Parliament passes the bill in the first reading allowing water removal from Lake Sevan
Armenia’s National Assembly (NA) adopted in the first reading on Tuesday a controversial government bill, allowing the water removal from Lake Sevan amid continuing protests staged outside the parliament building by environmental NGOs.
NA Deputies voted by 77 to 3 to pass the government-drafted amendments to the Law on “Approving the Annual and Complex Programmes of the Restoration, Preservation, Reproduction and Use Events of Lake Sevan Ecosystems,” that among other things proposes to increase water drainage from Lake Sevan by 100 million square meters to make in total 270 million square meters for irrigation purposes.
The debate in the parliament was accompanied by a protest in front of the National Assembly where number of environmentalist protested over what they claimed to be a deadly hazard for the lake, suggesting the policy enacted by the amendments would cause irreversible damage to the lake ecosystem.
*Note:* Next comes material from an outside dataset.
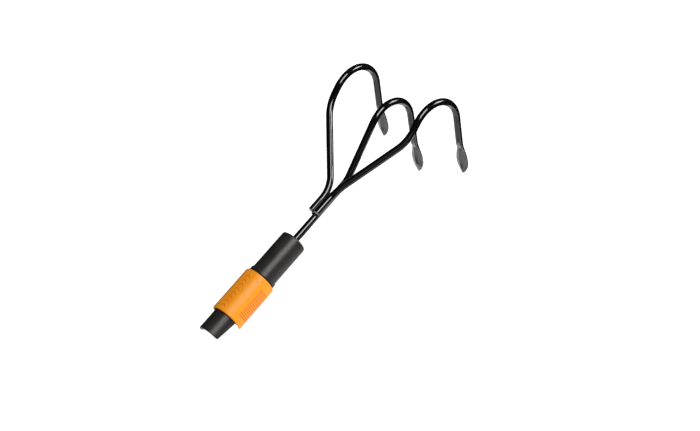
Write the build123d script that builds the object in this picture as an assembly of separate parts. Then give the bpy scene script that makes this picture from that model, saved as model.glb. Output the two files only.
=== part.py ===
from build123d import *
import os
from math import atan2, cos, degrees, pi, radians, sin, sqrt

os.makedirs("parts", exist_ok=True)

# Hand cultivator head with a quick coupling. Millimetres, +Z up.
# The handle's axis is the X axis, the handle leaves towards -X and the tines point away from it.
# The origin is on that axis where the socket's wall becomes a full circle.

# ---------------------------------------------------------------- driving dimensions
# Socket body
BORE_R = 10.0              # bore that takes the handle's spigot
BODY_R = 15.0              # outside of the body
BODY_LEN = 109.5           # from the origin to the tine end
BODY_END_ROUND = 2.0
TANG_ROOM = 33.5           # from the shoulder that the spigot meets to the tine end
NUT_CHAMBER_R = 9.0        # room behind the shoulder for the tang's nut
NUT_CHAMBER_LEN = 12.0
LIP_ROOM = 0.4             # the lip's inside is wider than the bore by this
LEAD_IN = 0.8              # cone from the lip's inside down to the bore
SCOOP_LEN = 29.4           # half-round lip that guides the spigot in
SCOOP_TIP_Z = 5.1          # height of the lip's edge at its tip
SCOOP_ROOT_Z = 0.8         # height of that edge at the full circle
SCOOP_ROOT_ROUND = 5.0
MOUTH_CHAMFER = 1.2
LIP_ROUND = 0.8            # outer edge of the lip's tip

# Locking sleeve
SLEEVE_START = -3.7
SLEEVE_LEN = 55.7
SLEEVE_ROOM = 2.2          # round the body, for cam ring, spring and seat ring
SLEEVE_WALL = 1.3
SLEEVE_EDGE_ROUND = 1.0
SLEEVE_TRAVEL = 8.0
SLEEVE_LAND_START = 5.4    # front land, which runs on the body
SLEEVE_LAND_LEN = 3.6
FRONT_POCKET_ROOM = 1.5    # round the body in front of the land, for the stop ring
NOTCH_DEPTH = 6.6          # cut in the sleeve's front edge, under the lip
NOTCH_ROUND = 3.0
RIB_PITCH = 2.67           # grip grooves on each flank
RIB_WIDTH = 1.3
RIB_DEPTH = 0.45
RIB_FRONT_MARGIN = 8.7     # first groove, from the sleeve's front edge
RIB_BACK_MARGIN = 12.0     # room kept behind the last groove
RIB_TOP_ANGLE = 26.0       # the grooves' upper end, above the horizontal
RIB_ARC = 80.0

# Latch balls and cam ring
BALL_COUNT = 3
BALL_SHOWN = 0.99          # reach of a ball into the bore at rest
BALL_X = 20.0
BALL_LIFT = 1.25           # outward travel over the sleeve's whole travel
WINDOW_LIP = 0.8           # narrow lip that keeps a ball out of the bore
WINDOW_LIP_ROOM = 0.055
LATCH_GROOVE_HALF = 3.5    # shallow groove round the bore at the balls
LATCH_GROOVE_DEPTH = 0.4
CAM_LEN = 18.0
CAM_LEAD = 0.5             # the ramp's foot lies this far behind the balls
CAM_RELIEF_ROOM = 0.09     # over a ball that is fully out

# Spring, seat ring and wire rings
SPRING_WIRE_R = 0.6
SPRING_ROOM = 0.3          # between the body and the coils
SPRING_TURNS = 6.0
SEAT_FLANGE_LEN = 5.0
SEAT_HUB_WALL = 1.15
SEAT_NECK_WALL = 0.7       # of the groove between flange and hub
SEAT_NECK_LEN = 2.6
SEAT_HUB_LEN = 7.0
SEAT_HUB_ROUND = 0.35
SEAT_SHOWN = 6.2           # of the hub, behind the sleeve at rest
KEY_WIDTH = 3.0            # rib in the sleeve, which stops it turning
KEY_HEIGHT = 0.55
KEY_LEN = 14.0
KEY_SETBACK = 1.0          # of the key from the sleeve's back edge
STOP_RING_SHOWN = 1.1      # of the stop ring, above the body
STOP_RING_THICK = 1.2
STOP_GROOVE_DEPTH = 0.8
RING_GAP = 3.0             # opening of the wire and stop rings
WIRE_RING_R = 0.6
WIRE_RING_INSET = 0.66     # middle of the wire, from the seat ring's back face

# Tang fastening
ROD_R = 4.0
COLLAR_R = 8.0
COLLAR_LEN = 7.0
COLLAR_FLAT = 6.5          # half the distance across the collar's flats
PIN_R = 1.25
WASHER_R = 8.0
WASHER_THICK = 1.6
SPRING_WASHER_R = 7.4
SPRING_WASHER_THICK = 2.0
NUT_FLATS = 13.0
NUT_THICK = 6.5
WASHER_ROOM = 0.2          # round the tang
SPRING_WASHER_SLIT = 1.2
NUT_CROWN = 0.6            # share of the corner that its chamfer takes along the axis
PIN_SETBACK = 0.2          # of the pin's ends below the collar
TANG_END_MARGIN = 1.0      # tang past the nut

# Tines: corners of each rod's middle line, and the bend at each corner
BEND_X = 200.9             # where the centre rod leaves the handle's axis
BEND_R = 24.8
CENTRE_HOOK = (332.3, 0.0, 67.5)
CENTRE_TIP = (290.0, 0.0, -87.2)
CENTRE_HOOK_R = 34.2
SIDE_START_X = 147.3       # cut end of a side rod
SIDE_SPREAD_X = 180.6      # where a side rod turns outwards
SIDE_SPREAD_R = 43.5
SIDE_ELBOW = (256.6, 59.4, 38.4)
SIDE_ELBOW_R = 47.0
SIDE_HOOK = (349.7, 59.9, 82.1)
SIDE_HOOK_R = 37.0
SIDE_TIP = (304.3, 61.4, -71.7)
SIDE_LIE = 30.0            # a side rod lies this far round from straight above the centre rod
BLADE_LEN = 44.0
BLADE_WIDE_AT = 17.0       # widest point, from the tip
BLADE_WIDTH = 16.4
BLADE_NECK_WIDTH = 10.0
BLADE_THICK = 3.2
BLADE_OFFSET = 1.2         # the inner side is forged away, so the blade lies this far outwards
BLADE_CORE = 1.2           # thickness left at the blade's edge
BLADE_EDGE = 0.9
BLADE_TIP_R = 1.6
BLADE_BOW = (0.66, 0.56)   # a point on the rounded flank, as shares of half width and length
SHOULDER_LEN = 12.0        # round rod to flat blade
SHOULDER_SINK = 0.1        # of the shoulder's end below the blade's faces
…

The opposition Yelq Alliance voted against the bill, pointing out number of provisions they believed were in contrary to the country’s Constitution. One of opposition lawmakers even called on colleagues to join the initiative to question the constitutionality of the law in the country’s Constitutional Court.
The legislators representing the governing Republican Party, that constitute majority in the Parliament, backed the legislative amendments, pointing to the urgent need to provide irrigation water to 130 thousand villagers to be able to cultivate some 40 thousand hectares of land.
The draft law will be debated in the second and final reading in the coming days.